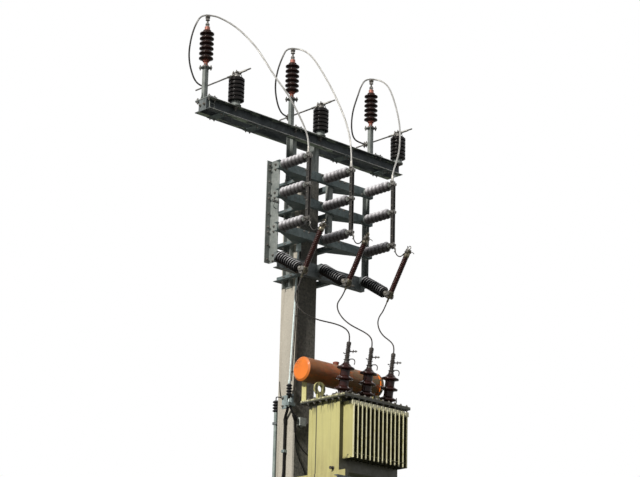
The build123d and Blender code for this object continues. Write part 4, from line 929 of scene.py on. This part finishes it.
# Contacts of the switch: springs, pins, spacers, terminal bolts, caps, hooks and blade edges
def switch_contact_fittings():
    springs, pins, spacers = [], [], []
    for x in phase_xs:
        for side in (-1, 1):
            for z in levels:
                leaf = plate((0.004, 0.060, 0.046), (x + side * 0.0185, -0.838, z), 0.001)
                chosen(leaf, "VERT", lambda v: v.co.y < -0.860)
                bpy.ops.transform.translate(value=(side * 0.007, -0.006, 0))
                bpy.ops.transform.resize(value=(1, 1, 0.62))
                bpy.ops.object.mode_set(mode="OBJECT")
                springs.append(leaf)
            pins += spread(outward(side), (x + side * 0.0205,), (-0.838,), levels)
            spacers += spread(outward(side), (x + side * 0.016,), (blade_y,), spacer_levels)
    kept(joined(springs), "contact_springs", contact_steel)
    bolts("contact_pins", hex_bolt(0.026, 0.013, shank=0.012), pins, contact_steel)
    bolts("blade_spacer_bolts", hex_bolt(0.015, 0.008, washer=0.002), spacers)

    places = spread(right, phase_xs, (blade_y,), spacer_levels)
    tubes = turned_row([(0.009, -0.010), (0.009, 0.010)], 8, places)
    kept(joined(tubes), "blade_spacers", contact_steel)

    places = []
    for x in phase_xs:
        for z in levels:
            places += spread(front, (x - 0.021, x + 0.021), (-0.7995,), (z - 0.021, z + 0.021))
            places.append(aimed((x, -0.871, z - 0.018), front))
        places += spread(up, (x - 0.013, x + 0.013), (-0.8165,), (8.912,))
    bolts("terminal_bolts", hex_bolt(0.013, 0.009, washer=0.0015, shank=0.005), places)

    flanges = turned_row([(0.034, 0.0), (0.034, 0.008), (0.030, 0.0105)], 24,
                         spread(front, phase_xs, (-0.789,), levels))
    flanges += turned_row([(0.0335, 0.0), (0.0345, 0.004), (0.0345, 0.022), (0.0325, 0.027)], 24,
                          spread(front, phase_xs, (-0.755,), levels))
    kept(joined(flanges), "switch_insulator_caps", zinc_pale)

    hooks, strips = [], []
    for x in phase_xs:
        hooks.append(bent_rod([(x - 0.005, -0.862, 8.105), (x - 0.010, -0.895, 8.092),
                               (x - 0.012, -0.908, 8.060), (x - 0.008, -0.890, 8.036),
                               (x, -0.872, 8.044)], 0.0055))
        for side in (-1, 1):
            strips.append(plate((0.004, 0.007, 0.790), (x + side * 0.0175, -0.8605, 8.490), 0.001))
    kept(joined(hooks), "blade_hooks", contact_steel)
    kept(joined(strips), "blade_bright_edges", dark_stem)


# Rounded sheds of the switch, the fuses and the high voltage bushings
thin_lobe = ((0.0, 0.0), (0.22, 0.25), (0.38, 0.94), (0.48, 1.0), (0.58, 0.90), (0.76, 0.22))
fine_rib = ((0.0, 0.0), (0.25, 0.8), (0.5, 1.0), (0.75, 0.8))
round_lobe = ((0.0, 0.0), (0.14, 0.52), (0.27, 0.90), (0.42, 1.0), (0.58, 0.93), (0.74, 0.60), (0.88, 0.14))
dished_disc = ((0.0, 0.0), (0.30, 0.03), (0.36, 0.34), (0.39, 0.76), (0.42, 0.96), (0.46, 1.0), (0.55, 1.0),
               (0.59, 0.93), (0.63, 0.68), (0.69, 0.28), (0.78, 0.05))


def row_of_sheds(core, rim, pitch, count, start, shape, end=None, sides=28):
    profile = []
    for i in range(count):
        for share, out in shape:
            profile.append((core + (rim - core) * out, start + pitch * (i + share)))
    profile.append((end or core, start + pitch * count))
    return turned_on_lathe(profile, sides)


def rounded_insulators():
    lobes = row_of_sheds(0.034, 0.061, 0.061, 6, 0.016, round_lobe)
    places = spread(front, phase_xs, (beam_face_y,), levels)
    piece = kept(copies(lobes, places), "rounded_switch_insulators", switch_glaze)
    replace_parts(piece, "switch_insulators")

    lobes = row_of_sheds(0.044, 0.067, 0.0384, 10, 0.022, thin_lobe)
    places = [aimed(fuse_seat + Vector((x, 0, 0)), fuse_out) for x in phase_xs]
    piece = kept(copies(lobes, places), "rounded_fuse_insulators", ribbed_glaze)
    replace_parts(piece, "fuse_insulators")

    ribs = row_of_sheds(0.0275, 0.0325, 0.020, 24, 0.028, fine_rib, sides=20)
    places = [aimed(fuse_tip + Vector((x, 0, 0)), fuse_along) for x in phase_xs]
    piece = kept(copies(ribs, places), "ribbed_fuse_tubes", fuse_glaze)
    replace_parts(piece, "fuse_tubes")

    discs = row_of_sheds(0.052, 0.096, 0.114, 3, 0.034, dished_disc, end=0.030, sides=36)
    axis = (0, -sin(bushing_lean), cos(bushing_lean))
    places = [aimed((x, bushing_y, cover_top), axis) for x in bushing_xs]
    piece = kept(copies(discs, places), "dished_bushings", bushing_glaze)
    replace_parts(piece, "bushings")


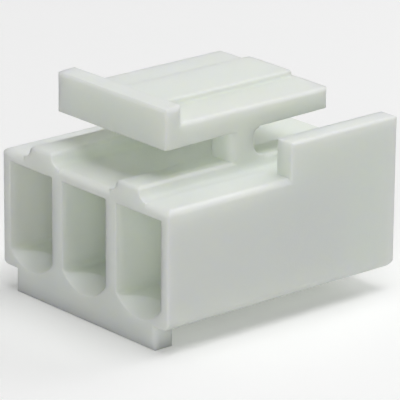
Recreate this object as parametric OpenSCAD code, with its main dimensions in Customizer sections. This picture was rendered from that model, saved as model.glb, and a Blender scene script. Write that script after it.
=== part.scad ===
// Wire to board connector housing: one moulded nylon piece.
// X runs across the circuits, Y from the wire face to the mating face, Z up.
// The origin is under the middle of the housing, level with the lip's underside.

/* [Circuits] */
// Number of contact cavities side by side
circuits = 3; // [3:1:8]
// Distance from one circuit to the next
pitch = 3.96; // [3.8:0.02:4.4]

/* [Body] */
// Length from wire face to mating face
body_l = 14.05; // [13:0.05:18]
// Height of the body over its underside
body_h = 5.8; // [5.2:0.1:7]
// Thickness of the outer side walls
side_wall = 0.53; // [0.4:0.01:0.9]
// Rounding of the long upper edges
edge_r = 0.3; // [0.1:0.05:0.5]
// Rounding of the long lower edges
keel_r = 0.45; // [0.1:0.05:0.5]
// Rounding of the top where it meets the wire face
wire_edge_r = 0.35; // [0.1:0.05:0.5]
// Rounding of the top where it meets the mating face
face_edge_r = 0.45; // [0.1:0.05:0.5]
// Rounding of the upright corners
corner_r = 0.1; // [0.05:0.05:0.3]
// Rounding of the underside where it meets the mating face
nose_r = 0.6; // [0.2:0.05:0.75]

/* [Cavities] */
// Width of a contact cavity
cavity_w = 3.2; // [2.8:0.05:3.4]
// Thickness of the floor under the cavities
floor_t = 0.8; // [0.7:0.05:1.2]
// Thickness of the roof over the cavities
roof_t = 0.55; // [0.4:0.05:0.9]
// Rounding of the cavity's lower corners
cavity_r = 0.25; // [0.1:0.05:0.5]
// Thickness of the wall between the cavities and the mating face
face_wall = 3.2; // [2.4:0.1:4]
// Radius of the wire scoop at a cavity's mouth
scoop_r = 2.2; // [1.9:0.05:3]
// Depth of the scoop below the cavity floor, at the wire face
scoop_drop = 0.7; // [0.3:0.05:0.7]
// Length of the scoop
scoop_l = 1.1; // [0.6:0.05:2]

/* [Mating face] */
// Width of the passage for a header post
passage_w = 1.9; // [1.4:0.05:2.6]
// Height of the passage
passage_h = 2.6; // [1.6:0.05:3.2]
// Lead-in chamfer around the passage
lead_in = 0.35; // [0.1:0.05:0.45]

/* [Contact windows] */
// Width of the window under each contact's locking lance
window_w = 1.8; // [1:0.05:2.4]
// Length of the window
window_l = 2.2; // [1:0.1:3]
// Distance from the wire face to the window
window_y = 7.6; // [6:0.1:7.8]

/* [Lip] */
// Drop of the lip below the body's underside
lip_drop = 1.18; // [0.6:0.02:2]
// Thickness of the lip along Y
lip_t = 1.1; // [0.8:0.05:2]
// Setback of the lip from each side of the body
lip_inset = 0.92; // [0.4:0.02:2]
// Rounding of the lip's lower edges
lip_r = 0.15; // [0.05:0.05:0.35]
// Rounding of the lip's upright corners
lip_corner_r = 0.25; // [0.05:0.05:0.45]

/* [Cheeks] */
// Height of the side cheeks above the body
cheek_h = 1.75; // [1:0.05:2.6]
// Thickness of a cheek
cheek_t = 1.04; // [0.8:0.02:1.5]
// Length of a cheek, back from the mating face
cheek_l = 6.65; // [4:0.05:8]
// Rounding of a cheek's edges
cheek_r = 0.12; // [0.04:0.02:0.3]

/* [Ribs] */
// Width of the two ribs along the top
rib_w = 1.55; // [1:0.05:2]
// Height of the ribs above the body
rib_h = 0.6; // [0.3:0.05:1]
// Fillet along the foot of a rib
rib_fillet = 0.5; // [0.1:0.05:0.55]
// Rounding along the crest of a rib
rib_r = 0.2; // [0.05:0.05:0.25]

/* [Lever] */
// Setback of the lever from each side of the body
lever_inset = 2.14; // [1.8:0.02:2.4]
// Setback of the thumb end from the wire face
lever_front = 1.62; // [0.8:0.02:3]
// Setback of the claw end from the mating face
lever_back = 2.5; // [1:0.02:4]
// Gap between body and lever at the thumb end
lever_gap = 2.0; // [1.4:0.05:3]
// Rise of the lever's underside towards the claw end
lever_rise = 0.14; // [0:0.02:0.4]
// Thickness of the lever at the thumb end
lever_t = 1.14; // [0.9:0.02:1.8]
// Rounding of the lever's edges
lever_r = 0.2; // [0.05:0.05:0.3]

/* [Thumb pad] */
// Length of the thumb pad along Y
pad_l = 1.0; // [0.8:0.05:2]
// Height of the pad above the lever
pad_h = 0.9; // [0.5:0.05:1.6]
// Fall of the pad's crest towards its front
pad_fall = 0.12; // [0:0.02:0.3]
// Rounding of the pad's front crest
pad_r = 0.3; // [0.1:0.05:0.4]
// Rounding of the pad's ends and of its rear corners
pad_end_r = 0.3; // [0.1:0.05:0.4]
// Rounding of the pad's front corners
pad_corner_r = 0.12; // [0.04:0.02:0.3]

/* [Spine] */
// Width of the raised spine along the lever, at half its height
spine_w = 3.15; // [2:0.05:4.5]
// Height of the spine above the lever
spine_h = 0.3; // [0.2:0.02:0.5]

/* [Legs] */
// Distance from the wire face to the legs
leg_y = 5.6; // [4:0.1:6.5]
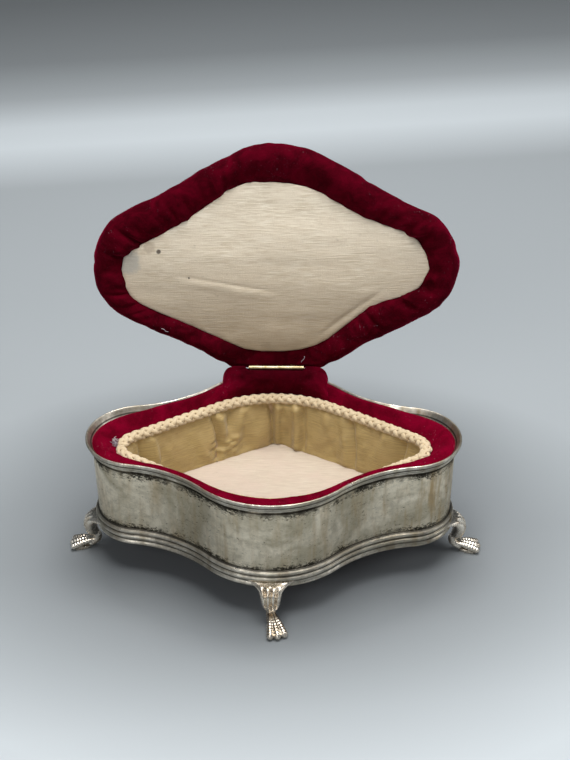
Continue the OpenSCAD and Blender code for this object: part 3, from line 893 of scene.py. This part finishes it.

+--

Stated problem - From the first line of the records above to the line that contains "0.008, washer=0.002), spacers)", quote each line exactly.

Expected answer -
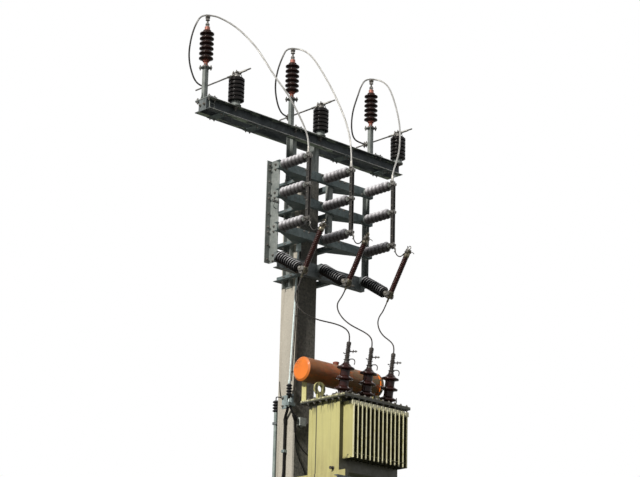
The build123d and Blender code for this object continues. Write part 4, from line 929 of scene.py on. This part finishes it.
# Contacts of the switch: springs, pins, spacers, terminal bolts, caps, hooks and blade edges
def switch_contact_fittings():
    springs, pins, spacers = [], [], []
    for x in phase_xs:
        for side in (-1, 1):
            for z in levels:
                leaf = plate((0.004, 0.060, 0.046), (x + side * 0.0185, -0.838, z), 0.001)
                chosen(leaf, "VERT", lambda v: v.co.y < -0.860)
                bpy.ops.transform.translate(value=(side * 0.007, -0.006, 0))
                bpy.ops.transform.resize(value=(1, 1, 0.62))
                bpy.ops.object.mode_set(mode="OBJECT")
                springs.append(leaf)
            pins += spread(outward(side), (x + side * 0.0205,), (-0.838,), levels)
            spacers += spread(outward(side), (x + side * 0.016,), (blade_y,), spacer_levels)
    kept(joined(springs), "contact_springs", contact_steel)
    bolts("contact_pins", hex_bolt(0.026, 0.013, shank=0.012), pins, contact_steel)
    bolts("blade_spacer_bolts", hex_bolt(0.015, 0.008, washer=0.002), spacers)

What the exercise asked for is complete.